Madagascar was Wade’s preoccupation at Durban.

Following the decisions taken by the OAU summits in Algiers and Lome, the government of Marc Ravalomanana was excluded from Durban because it was adjudged to be improperly constituted. Wade and his team persisted with their objection to this matter, taking it through ambassador, foreign minister and finally heads of state level. His stubbornness was matched by that of Nigeria’s president Olusegun Obassanjo, who insisted that Madagascar remain red-carded. To the delight of leaders angered at being elbowed out of the way, Obassanjo reminded Wade that as Africans they should put their continent above the interests of their former colonial powers. This was a cutting reference to Wade apparently carrying a brief for France on getting Madagascar admitted.

”But you are a putchist,” stormed Wade to Obassanjo.

”I am an elected leader,” replied Obassanjo.

Not content with that, Wade rounded on all the Anglophone leaders calling them ”representatives of the Commonwealth and the Anglican church”. The Senegalese president later apologised for this outburst, but he made his point by leaving the summit early without attending the closing session.
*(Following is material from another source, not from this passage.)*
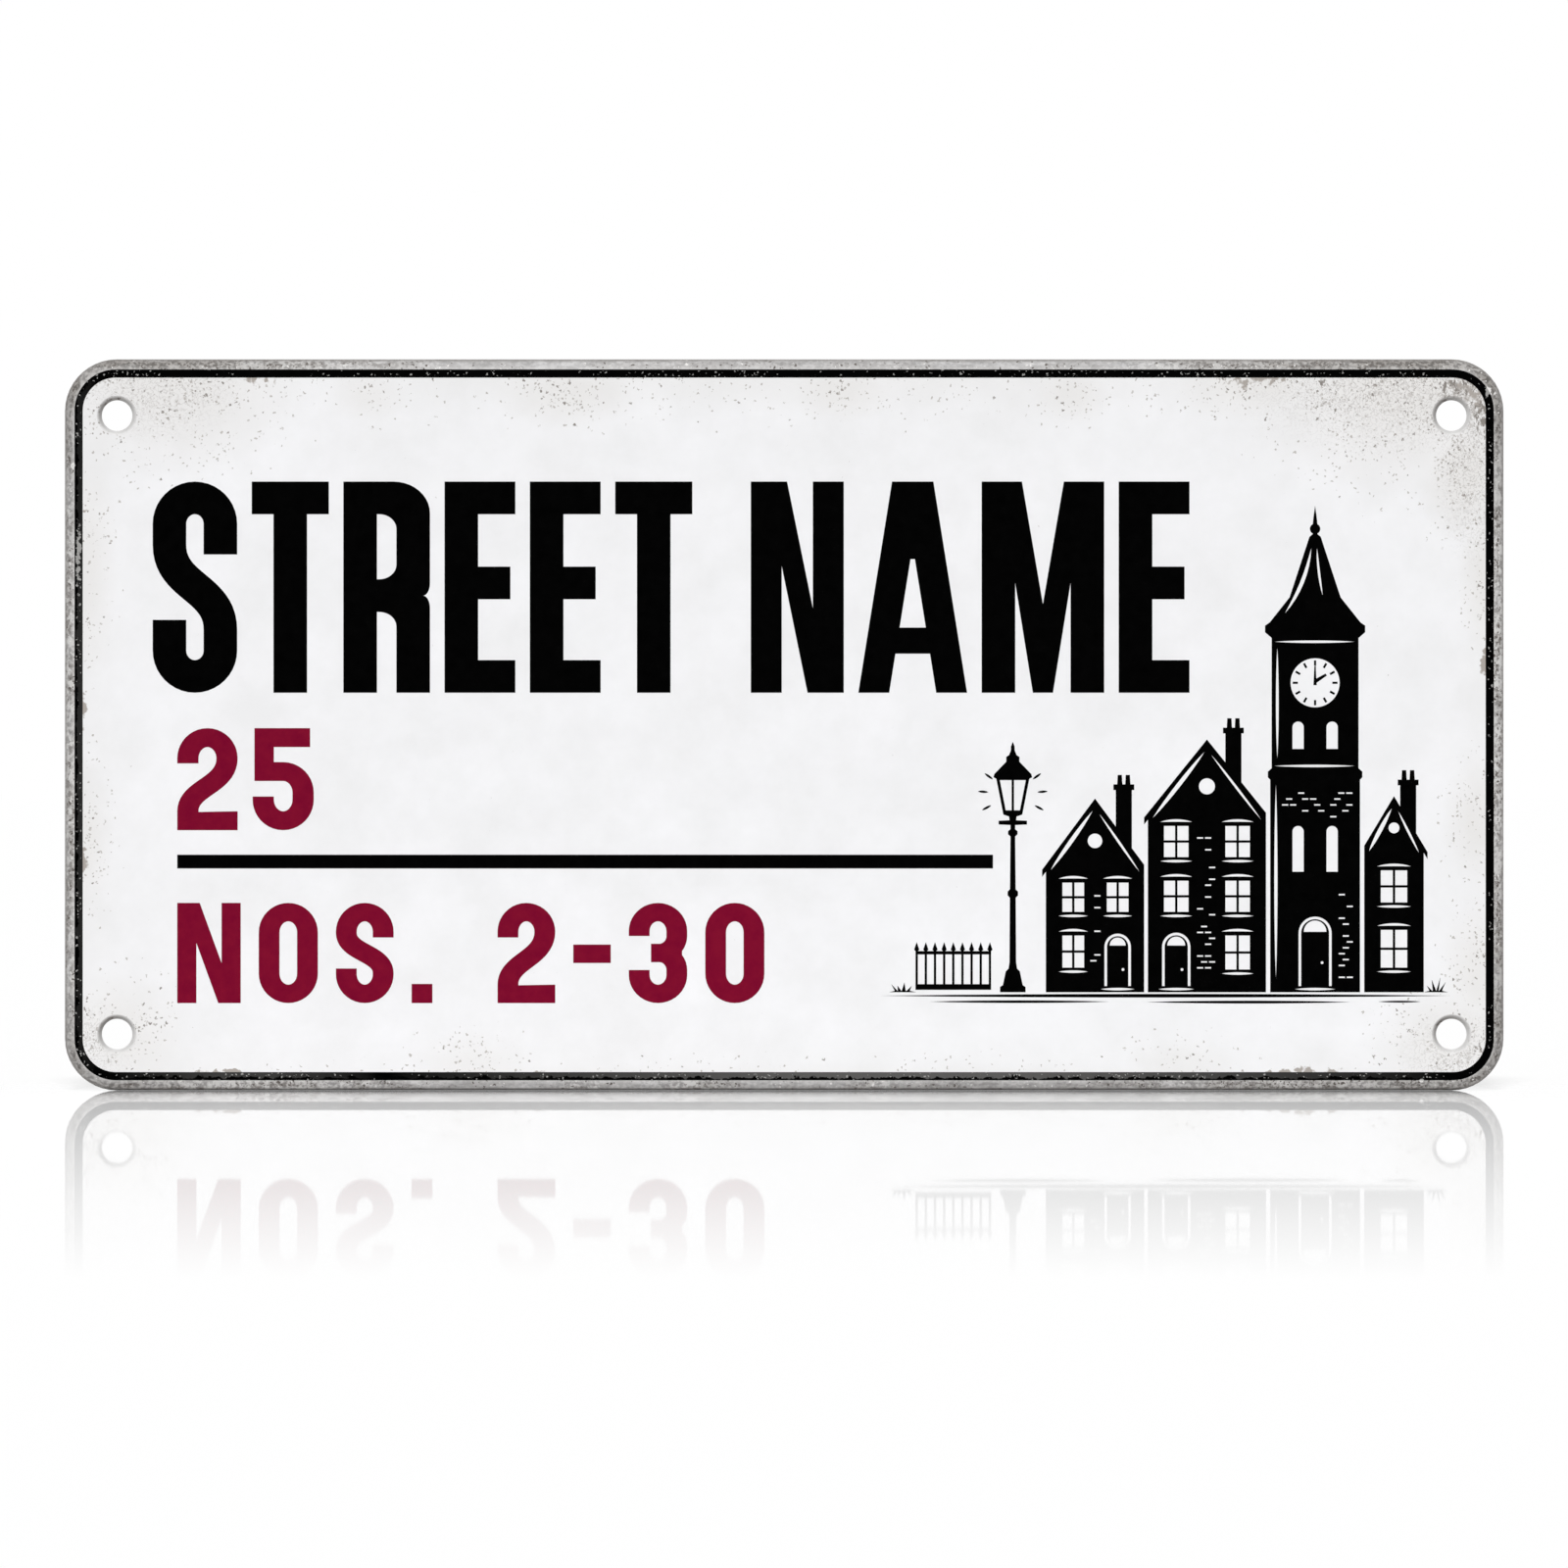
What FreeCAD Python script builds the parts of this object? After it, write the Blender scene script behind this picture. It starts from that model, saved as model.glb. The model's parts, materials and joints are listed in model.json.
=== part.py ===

The most notable absentee was Egypt’s President Hosni Mubarak, who forced his way into the Nepad cockpit at the same time as Wade.

Mubarak has not attended an OAU summit since an assassination attempt on him at the Addis Ababa summit five years ago. Given the pivotal role he has sought for himself, it was thought he might make an exception for this historic event. Mubarak was also not among the Nepad leaders at the Kananaskis summit of the G8 last month.

Security considerations and regional difficulties aside, his absence renewed criticism that Egypt plays the African card very selfishly. As the second-largest economy on the continent, it cannot be left out of African affairs. But when the chips fall, Egypt’s interests are primarily in the Middle East.